### Objective
For each line that holds "axes", copy the line out.

-- START OF Records supplied --

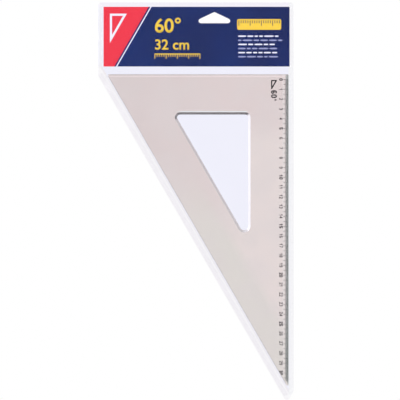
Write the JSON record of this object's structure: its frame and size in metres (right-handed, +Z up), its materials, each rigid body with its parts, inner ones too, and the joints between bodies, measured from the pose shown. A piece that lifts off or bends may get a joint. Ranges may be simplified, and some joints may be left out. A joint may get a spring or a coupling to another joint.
{
  "type": "set square in a hanging sleeve",
  "caption": "Clear set square with a centimetre scale and a triangular window, in a hanging film sleeve with a header card; square and card slide out upwards.",
  "frame": {"origin": "top of the hanging hole, where a peg bears, halfway through the thickness of the pack", "axes": "+Z up along the ruled edge as the pack hangs, +X to the right seen from the front, the printed front faces -Y"},
  "size_m": [0.2002, 0.0034, 0.4066],
  "materials": {
    "tinted_plastic": "clear polished plastic with a faint pink-grey tint",
    "black_ink": "matt black screen print",
    "printed_card": "smooth coated card, printed navy",
    "clear_film": "clear glossy film"
  },
  "bodies": {
    "sleeve": {"sleeve_front_film": "clear_film", "sleeve_back_film": "clear_film", "left_weld": "clear_film", "right_weld": "clear_film", "tip_weld": "clear_film", "slant_weld": "clear_film"},
    "header_card": {"header_card": "printed_card"},
    "set_square": {"set_square_plate": "tinted_plastic", "scale_ticks": "black_ink", "scale_numerals": "black_ink", "corner_mark": "black_ink"}
  },
  "joints": [
    {"name": "header_card_slide", "type": "slide", "parent": "sleeve", "child": "header_card", "axis": [0, 0, 1], "range_m": [0, 0.07]},
    {"name": "set_square_slide", "type": "slide", "parent": "sleeve", "child": "set_square", "axis": [0, 0, 1], "range_m": [0, 0.4]}
  ]
}
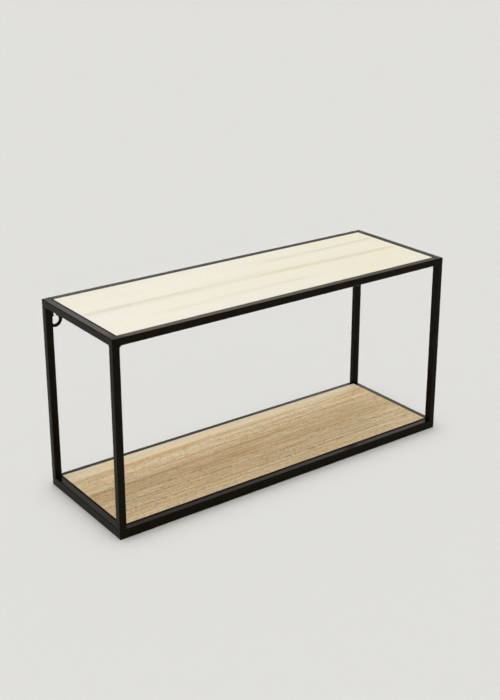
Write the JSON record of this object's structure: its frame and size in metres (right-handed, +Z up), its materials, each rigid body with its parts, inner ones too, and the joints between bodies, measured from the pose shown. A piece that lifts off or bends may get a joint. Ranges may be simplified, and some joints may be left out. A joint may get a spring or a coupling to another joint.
{
  "type": "desk hutch",
  "caption": "Open desk hutch: two wooden shelf boards let into a black welded square-tube frame, with keyhole plates in the rear top corners.",
  "frame": {"origin": "middle of the footprint, on the surface that the hutch stands on", "axes": "+X along the width, -Y towards the front, +Z up"},
  "size_m": [0.6, 0.2, 0.295],
  "materials": {
    "frame_paint": "satin black powder coat",
    "top_wood": "pale whitewashed veneer, matt",
    "bottom_wood": "light oak veneer, matt",
    "screw_steel": "bright zinc plate"
  },
  "bodies": {
    "root": {"top_front_rail": "frame_paint", "top_rear_rail": "frame_paint", "top_left_rail": "frame_paint", "top_right_rail": "frame_paint", "bottom_front_rail": "frame_paint", "bottom_rear_rail": "frame_paint", "bottom_left_rail": "frame_paint", "bottom_right_rail": "frame_paint", "upright_front_left": "frame_paint", "upright_front_right": "frame_paint", "upright_rear_left": "frame_paint", "upright_rear_right": "frame_paint", "top_shelf_panel": "top_wood", "bottom_shelf_panel": "bottom_wood", "hanger_left": "frame_paint", "hanger_right": "frame_paint", "top_support_tabs": "frame_paint", "bottom_support_tabs": "frame_paint", "top_shelf_screws": "screw_steel", "bottom_shelf_screws": "screw_steel", "weld_beads": "frame_paint"}
  },
  "joints": []
}
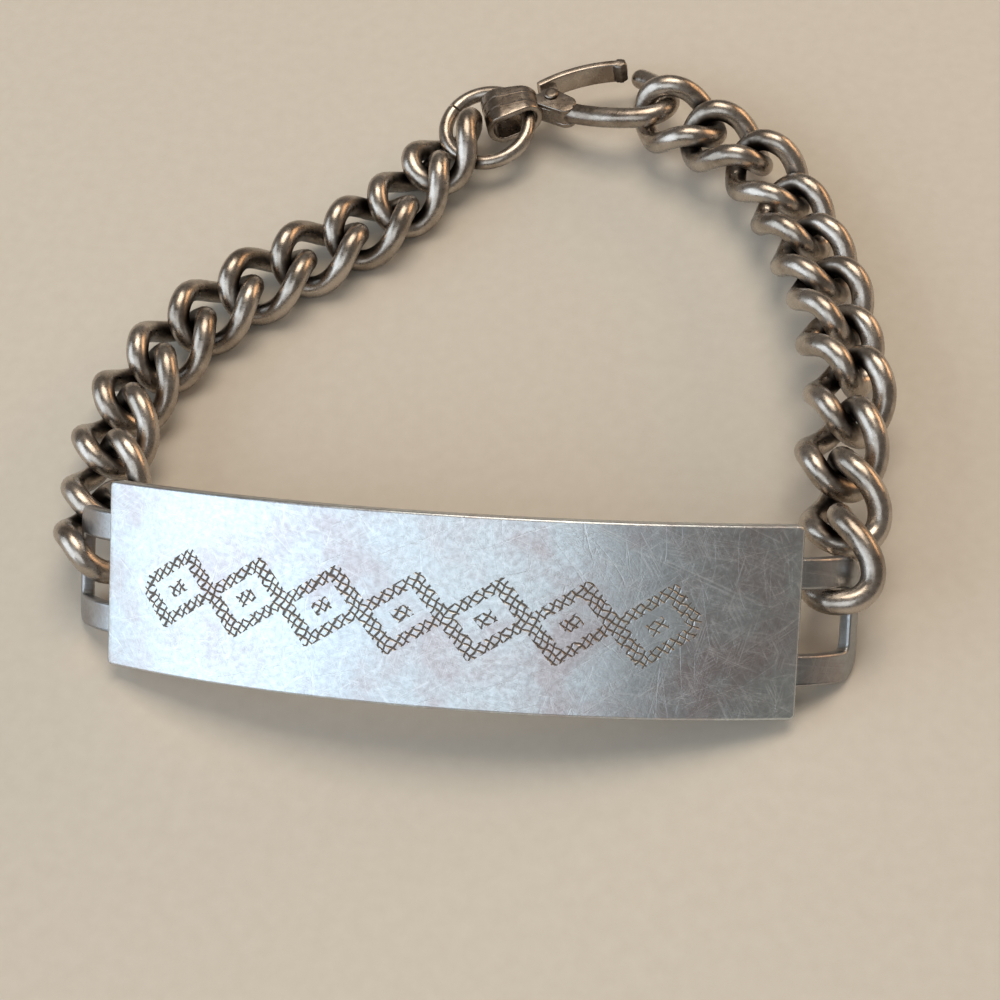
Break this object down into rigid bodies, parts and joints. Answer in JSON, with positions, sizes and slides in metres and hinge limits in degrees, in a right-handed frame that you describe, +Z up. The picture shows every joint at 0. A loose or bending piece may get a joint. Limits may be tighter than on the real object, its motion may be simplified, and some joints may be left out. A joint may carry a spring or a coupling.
{
  "type": "id bracelet",
  "caption": "Curb chain identity bracelet with a curved plate between two slotted end loops, closed by a snap hook on a jump ring.",
  "frame": {"origin": "on the surface that the bracelet lies on, under the middle of its bounding box", "axes": "+Z up from the surface, +X along the chord of the plate towards the viewer's right, +Y from the plate towards the clasp"},
  "size_m": [0.0592, 0.0627, 0.0138],
  "materials": {
    "plate_metal": "polished, finely scratched",
    "chain_metal": "worn polish with dark tarnish in the recesses",
    "clasp_metal": "worn polish with dark tarnish in the recesses"
  },
  "bodies": {
    "bracelet": {"plate": "plate_metal", "jump_ring": "chain_metal", "clasp_hook": "clasp_metal", "clasp_pin": "clasp_metal", "left_link_01": "chain_metal", "left_link_02": "chain_metal", "left_link_03": "chain_metal", "left_link_04": "chain_metal", "left_link_05": "chain_metal", "left_link_06": "chain_metal", "left_link_07": "chain_metal", "left_link_08": "chain_metal", "left_link_09": "chain_metal", "left_link_10": "chain_metal", "left_link_11": "chain_metal", "right_link_01": "chain_metal", "right_link_02": "chain_metal", "right_link_03": "chain_metal", "right_link_04": "chain_metal", "right_link_05": "chain_metal", "right_link_06": "chain_metal", "right_link_07": "chain_metal", "right_link_08": "chain_metal", "right_link_09": "chain_metal", "right_link_10": "chain_metal", "right_link_11": "chain_metal"},
    "tongue": {"clasp_tongue": "clasp_metal"}
  },
  "joints": [
    {"name": "tongue_hinge", "type": "hinge", "parent": "bracelet", "child": "tongue", "pos_m": [0.00056, 0.02633, 0.0031], "axis": [0, 0, 1], "range_deg": [-14, 0], "stiffness_Nm_per_rad": 0.002, "springref_deg": 8.59}
  ]
}
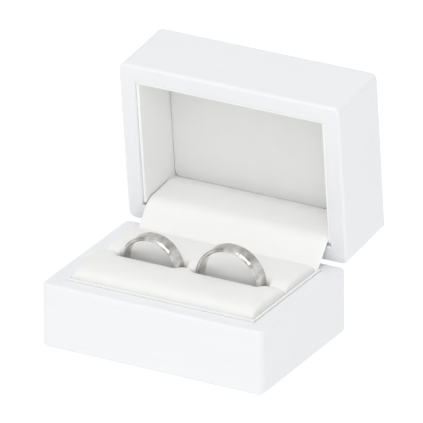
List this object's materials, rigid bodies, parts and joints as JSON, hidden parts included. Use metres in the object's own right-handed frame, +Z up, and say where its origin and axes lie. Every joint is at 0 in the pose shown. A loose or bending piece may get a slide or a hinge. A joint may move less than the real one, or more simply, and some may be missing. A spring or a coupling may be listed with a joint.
{
  "type": "ring box",
  "caption": "Clamshell box for a pair of wedding bands, with a snap hinge, padded slot and lined lid.",
  "frame": {"origin": "centre of the base's underside, on the surface it stands on", "axes": "+X to the right along the hinge, +Y to the rear where the hinge is, +Z up"},
  "size_m": [0.08, 0.0837, 0.0819],
  "materials": {
    "lacquered_board": "fine board under satin white lacquer",
    "leatherette_lining": "off-white leatherette over card",
    "soft_padding": "off-white leatherette over foam",
    "leatherette_flap": "off-white leatherette",
    "card": "plain card",
    "felt": "pale felt",
    "hinge_steel": "stamped spring steel",
    "screw_steel": "plated steel",
    "ring_metal": "brushed white gold with polished edges"
  },
  "bodies": {
    "base": {"base_front_wall": "lacquered_board", "base_right_wall": "lacquered_board", "base_rear_wall": "lacquered_board", "base_left_wall": "lacquered_board", "base_bottom_panel": "lacquered_board", "base_felt_pad": "felt", "base_liner_front": "leatherette_lining", "base_liner_right": "leatherette_lining", "base_liner_rear": "leatherette_lining", "base_liner_left": "leatherette_lining", "cushion_board": "card", "cushion_front": "soft_padding", "cushion_back": "soft_padding", "cushion_slot_strip": "soft_padding", "hinge_leaf_base": "hinge_steel", "hinge_screws_base": "screw_steel", "hinge_pin_base": "hinge_steel"},
    "hinge_bow": {"hinge_bow": "hinge_steel", "hinge_flap": "leatherette_flap"},
    "lid": {"lid_front_wall": "lacquered_board", "lid_right_wall": "lacquered_board", "lid_rear_wall": "lacquered_board", "lid_left_wall": "lacquered_board", "lid_top_panel": "lacquered_board", "lid_liner_front": "leatherette_lining", "lid_liner_right": "leatherette_lining", "lid_liner_rear": "leatherette_lining", "lid_liner_left": "leatherette_lining", "lid_pad_board": "card", "lid_pad": "soft_padding", "hinge_leaf_lid": "hinge_steel", "hinge_screws_lid": "screw_steel", "hinge_pin_lid": "hinge_steel"},
    "ring_small": {"ring_small": "ring_metal"},
    "ring_large": {"ring_large": "ring_metal"}
  },
  "joints": [
    {"name": "hinge_base_pivot", "type": "hinge", "parent": "base", "child": "hinge_bow", "pos_m": [0, 0.0248, 0.01286], "axis": [1, 0, 0], "range_deg": [0, 42]},
    {"name": "hinge_lid_pivot", "type": "hinge", "parent": "hinge_bow", "child": "lid", "pos_m": [0, 0.0377, 0.02719], "axis": [1, 0, 0], "range_deg": [0, 42]},
    {"name": "ring_small_lift", "type": "slide", "parent": "base", "child": "ring_small", "axis": [0, 0, 1], "range_m": [0, 0.005]},
    {"name": "ring_large_lift", "type": "slide", "parent": "base", "child": "ring_large", "axis": [0, 0, 1], "range_m": [0, 0.004]}
  ],
  "couplings": [
    {"joint": "hinge_lid_pivot", "follows": "hinge_base_pivot", "ratio": 1}
  ]
}
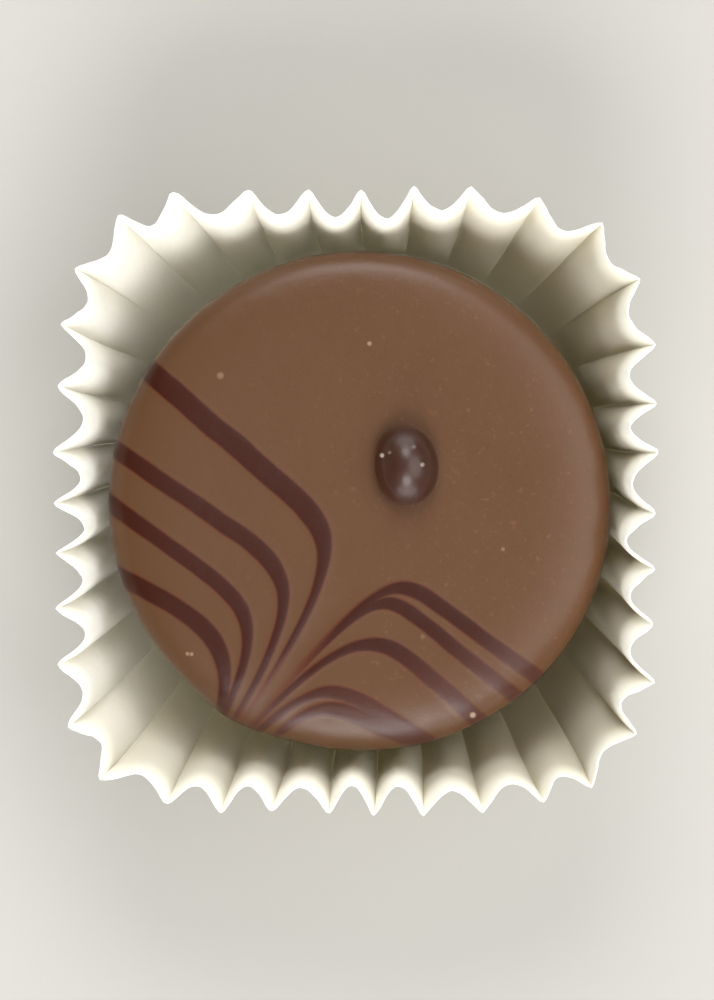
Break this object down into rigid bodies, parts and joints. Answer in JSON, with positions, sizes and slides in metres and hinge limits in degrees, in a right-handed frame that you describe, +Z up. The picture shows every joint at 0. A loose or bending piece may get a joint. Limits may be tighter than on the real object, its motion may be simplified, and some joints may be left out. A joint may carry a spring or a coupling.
{
  "type": "chocolate truffle",
  "caption": "Round, flat-topped milk chocolate truffle with feathered dark lines and a dark chocolate pearl, standing in a fluted white paper case.",
  "frame": {"origin": "middle of the case's underside, on the surface it stands on", "axes": "+Z up out of the case; the lines are dragged towards -X -Y, and the pearl lies towards +X +Y"},
  "size_m": [0.0346, 0.0362, 0.0179],
  "materials": {
    "milk_chocolate": "satin milk chocolate with darker feathered lines",
    "dark_chocolate": "soft-gloss dark chocolate",
    "case_paper": "matt uncoated white paper"
  },
  "bodies": {
    "root": {"truffle": "milk_chocolate", "pearl": "dark_chocolate", "paper_case": "case_paper"}
  },
  "joints": []
}
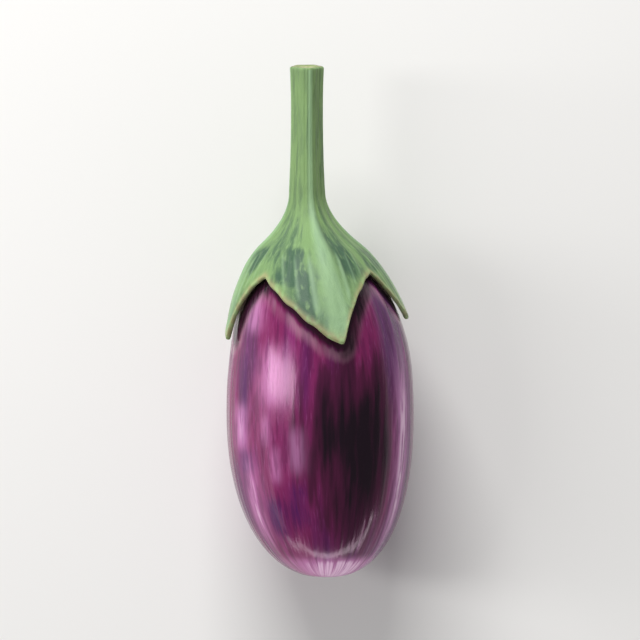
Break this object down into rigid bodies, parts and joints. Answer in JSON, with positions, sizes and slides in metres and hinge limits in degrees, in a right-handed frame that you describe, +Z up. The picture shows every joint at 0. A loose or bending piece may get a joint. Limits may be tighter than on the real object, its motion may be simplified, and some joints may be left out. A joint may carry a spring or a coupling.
{
  "type": "eggplant",
  "caption": "Small egg-shaped purple eggplant lying on its side, with a green lobed calyx over its shoulder and a cut stem.",
  "frame": {"origin": "middle of the small flat spot on the underside, under the widest part of the fruit, on the surface that it lies on", "axes": "+Z up; +Y along the fruit towards the cut end of its stem; +X to the right when looking along +Y"},
  "size_m": [0.0423, 0.1158, 0.0441],
  "materials": {
    "skin": "gloss",
    "calyx": "matte"
  },
  "bodies": {
    "root": {"fruit": "skin", "calyx_with_stem": "calyx"}
  },
  "joints": []
}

-- END OF Records supplied --

### Worked solution
  "frame": {"origin": "top of the hanging hole, where a peg bears, halfway through the thickness of the pack", "axes": "+Z up along the ruled edge as the pack hangs, +X to the right seen from the front, the printed front faces -Y"},
  "frame": {"origin": "middle of the footprint, on the surface that the hutch stands on", "axes": "+X along the width, -Y towards the front, +Z up"},
  "frame": {"origin": "on the surface that the bracelet lies on, under the middle of its bounding box", "axes": "+Z up from the surface, +X along the chord of the plate towards the viewer's right, +Y from the plate towards the clasp"},
List this object's materials, rigid bodies, parts and joints as JSON, hidden parts included. Use metres in the object's own right-handed frame, +Z up, and say where its origin and axes lie. Every joint is at 0 in the pose shown. A loose or bending piece may get a slide or a hinge. A joint may move less than the real one, or more simply, and some may be missing. A spring or a coupling may be listed with a joint.
  "frame": {"origin": "centre of the base's underside, on the surface it stands on", "axes": "+X to the right along the hinge, +Y to the rear where the hinge is, +Z up"},
  "frame": {"origin": "middle of the case's underside, on the surface it stands on", "axes": "+Z up out of the case; the lines are dragged towards -X -Y, and the pearl lies towards +X +Y"},
  "frame": {"origin": "middle of the small flat spot on the underside, under the widest part of the fruit, on the surface that it lies on", "axes": "+Z up; +Y along the fruit towards the cut end of its stem; +X to the right when looking along +Y"},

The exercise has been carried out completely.